§ What is required: Present each line of the entries below that holds the word "Blender".

§ Records provided:

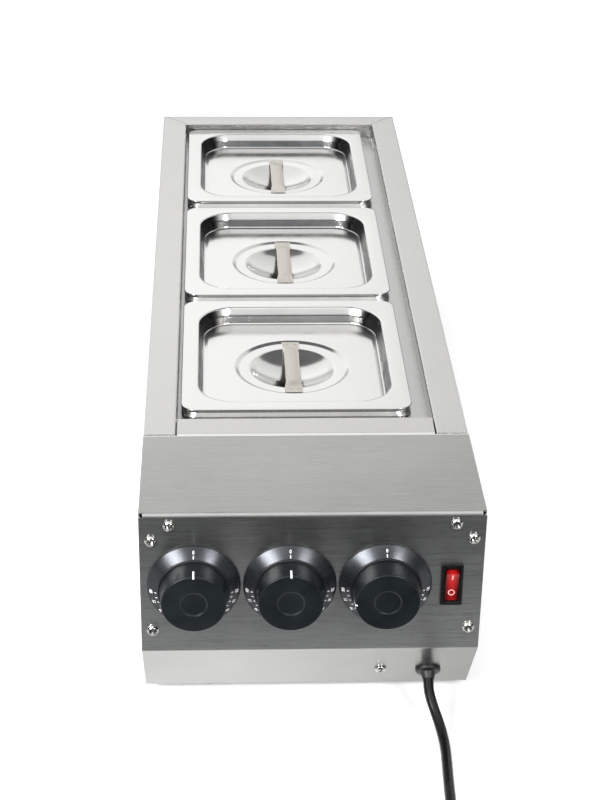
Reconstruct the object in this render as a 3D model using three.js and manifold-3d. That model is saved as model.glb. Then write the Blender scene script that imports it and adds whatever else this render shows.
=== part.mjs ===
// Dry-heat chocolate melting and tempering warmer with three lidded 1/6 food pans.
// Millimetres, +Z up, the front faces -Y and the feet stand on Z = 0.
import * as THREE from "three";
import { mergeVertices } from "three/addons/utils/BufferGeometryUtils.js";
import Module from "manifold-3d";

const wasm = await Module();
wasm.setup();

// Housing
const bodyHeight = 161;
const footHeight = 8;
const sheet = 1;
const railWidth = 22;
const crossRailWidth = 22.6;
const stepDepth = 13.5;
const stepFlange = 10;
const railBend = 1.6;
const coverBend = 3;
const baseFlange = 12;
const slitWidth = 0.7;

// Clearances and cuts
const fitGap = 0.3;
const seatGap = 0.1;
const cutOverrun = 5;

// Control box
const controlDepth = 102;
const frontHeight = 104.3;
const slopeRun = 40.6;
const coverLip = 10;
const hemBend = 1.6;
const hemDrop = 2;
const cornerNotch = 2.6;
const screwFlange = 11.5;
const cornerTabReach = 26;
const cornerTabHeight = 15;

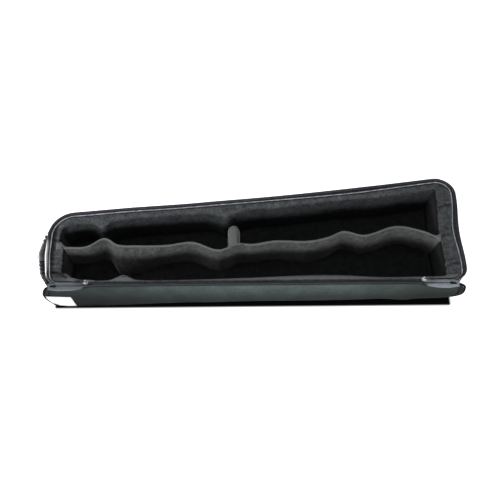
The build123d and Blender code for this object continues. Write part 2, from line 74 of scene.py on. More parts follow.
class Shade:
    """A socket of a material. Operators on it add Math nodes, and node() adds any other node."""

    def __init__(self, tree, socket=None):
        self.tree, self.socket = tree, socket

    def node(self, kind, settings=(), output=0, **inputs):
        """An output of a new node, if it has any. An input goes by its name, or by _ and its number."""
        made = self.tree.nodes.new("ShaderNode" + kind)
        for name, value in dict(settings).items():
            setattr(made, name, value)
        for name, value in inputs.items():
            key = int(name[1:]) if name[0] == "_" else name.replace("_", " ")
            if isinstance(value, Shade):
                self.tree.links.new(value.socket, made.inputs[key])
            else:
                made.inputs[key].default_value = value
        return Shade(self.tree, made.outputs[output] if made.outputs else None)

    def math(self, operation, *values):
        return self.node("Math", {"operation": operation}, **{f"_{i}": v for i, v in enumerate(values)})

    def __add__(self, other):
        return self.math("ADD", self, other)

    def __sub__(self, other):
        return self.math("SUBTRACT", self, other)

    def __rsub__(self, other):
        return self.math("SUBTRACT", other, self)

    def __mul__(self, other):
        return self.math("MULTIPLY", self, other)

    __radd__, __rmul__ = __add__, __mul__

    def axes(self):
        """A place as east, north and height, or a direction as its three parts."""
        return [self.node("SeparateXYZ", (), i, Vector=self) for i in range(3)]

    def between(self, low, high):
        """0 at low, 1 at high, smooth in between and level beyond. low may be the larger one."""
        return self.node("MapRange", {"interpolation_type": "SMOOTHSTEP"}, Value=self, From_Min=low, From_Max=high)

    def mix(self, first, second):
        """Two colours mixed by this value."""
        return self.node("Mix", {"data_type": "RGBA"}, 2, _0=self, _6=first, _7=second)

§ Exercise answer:
Reconstruct the object in this render as a 3D model using three.js and manifold-3d. That model is saved as model.glb. Then write the Blender scene script that imports it and adds whatever else this render shows.
The build123d and Blender code for this object continues. Write part 2, from line 74 of scene.py on. More parts follow.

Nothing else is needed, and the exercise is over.